1. The Chelalas' argument that article 27 permits issuance of summonses only for investigations of tax violations that require a showing of specific intent is frivolous on its face. Article 27 contains no such limitation.
2. Lyons mistakenly declared that the information was requested pursuant to article 26 of the Treaty rather than article 27. This mistake is of no legal import.
3. The Chelalas at times fashion their objection to service of the IRS notification as an objection to the district court's subject matter jurisdiction. Presumably, this is because they confuse the discussion of personal jurisdiction in United States v.
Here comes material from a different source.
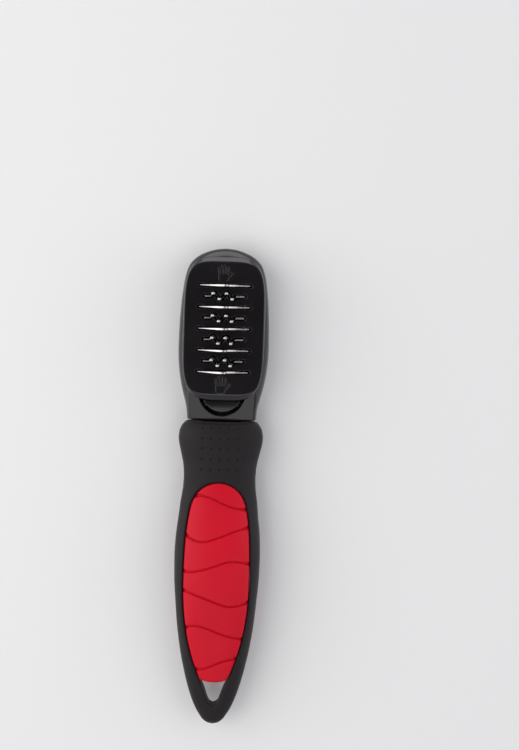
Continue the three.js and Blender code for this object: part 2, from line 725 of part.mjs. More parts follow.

Desert Palace, Inc., 43 A.F.T.R.2d 79-1128 (D.Nev.1979), in which the court held that the IRS's failure to comply with § 7609 deprived the court of personal jurisdiction over the taxpayer, with the discussion of the court's subject matter jurisdiction to entertain suits against the United States to quash an IRS summons developed in cases such as Ponsford v. United States, 771 F.2d 1305 (9th Cir.1985). Appellants' suit to quash the summons was timely and thus does not implicate the subject matter jurisdiction issue faced in Ponsford. Nor is personal jurisdiction at issue here.
4. The Hague Service Convention likewise did not require the notice of the summons to have been translated into French, as the Chelalas contend. While the Central Authority of Convention members may elect to require translation of documents, see article 5(b), the Chelalas have not called our attention to any evidence that France has done so here.